Andrew Hill / Point Of Departure

全5曲、アンドリュー・ヒルの作品。それら全てを完璧に表現するため、リチャード・デイビスのベース、トニー・ウィリアムスのドラム、そしてフロントを3管にしてヒルは厚みを出したかったのだろう。しかし、3管の中にエリック・ドルフィーを入れたことで、他の2管の存在が薄くなってしまった。これは、アルバム全体から受ける印象。ケニー・ドーハムやジョー・ヘンダーソンの印象が薄いのではなく、聴き終わって残るのはドルフィー独自の憂鬱な響き。それを承知でヒルはメンバーを配置したはず。

ドルフィーのディスコグラフィーを見ると、ヒルとのスタジオセッションはこのアルバムだけ。ドルフィーは、この録音の3日前にミンガスのグループでコーネル大学でのライブ演奏に参加。そして、録音3ヶ月後の6月29日にドルフィーは亡くなっている。それを考えて聴いてしまうと、ヒルにとってはPoint Of Departure(出発点)であっても、ドルフィーにとっては「帰着点」へ近づいていたことになる。

1. Refuge
2. New Monastery
3. Spectrum
4. Flight 19
5. Dedication

Joe Henderson - tenor saxophone (all tracks), flute (track 3)
Eric Dolphy - alto saxophone (tracks 1-3), bass clarinet (tracks 3-5), flute (track 3)
Kenny Dorham - trumpet
Andrew Hill - piano
Richard Davis - bass
Tony Williams - drums

Recorded on March 21, 1964 at Rudy Van Gelder Studio, Englewood Cliffs, New Jersey.

Andrew Hill / Black Fire

ジャズ喫茶で聴きたいアルバム。つまり、大音量の暗い部屋で聴くと、いろんなイメージが湧いてくるはずだ。このアルバムに収められた曲は全てアンドリュー・ヒルの作品で、リズムや音階が想定を超えて展開していく。熱気ではなく殺気。切れ味が鋭いというより刺々しく、針で刺されるような痛みすら感じる。

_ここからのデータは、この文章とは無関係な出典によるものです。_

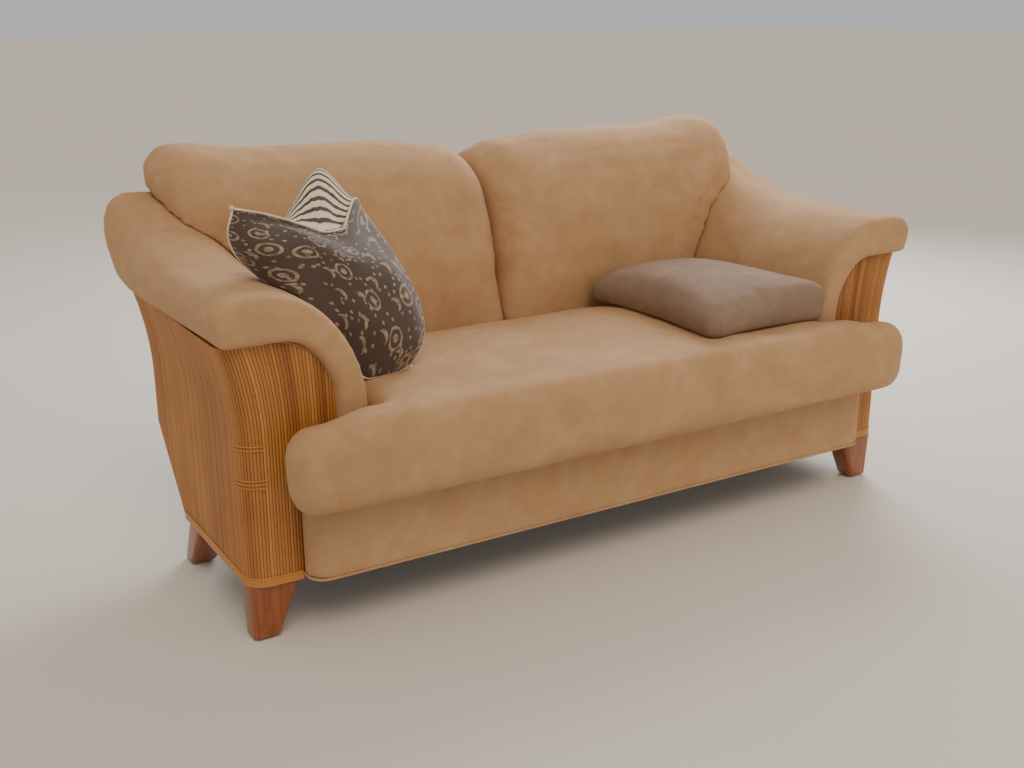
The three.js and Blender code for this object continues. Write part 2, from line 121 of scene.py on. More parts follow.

ヒルは、1960年にレーベルWarwick Recordsからスタンダード曲を中心にしたファーストアルバムSo In Loveをリリースしている。恐らく、ほとんど見向きもされなかったのだろう。それから3年、楽曲の研究に没頭したのではないだろうか。そして、見事に「アンドリュー・ヒル」というブランドを創り上げた。

1. Pumpkin
2. Subterfuge
3. Black Fire
4. Cantarnos
5. Tired Trade
6. McNeil Island
7. Land Of Nod
8. Pumpkin [alternate take]
9. Black Fire [alternate take]

Joe Henderson - tenor saxophone (except tracks 2,5)
Andrew Hill - piano
Richard Davis - bass
Roy Haynes - drums (except track 6)

Recorded on November 8, 1963 at Rudy Van Gelder Studio, Englewood Cliffs, New Jersey.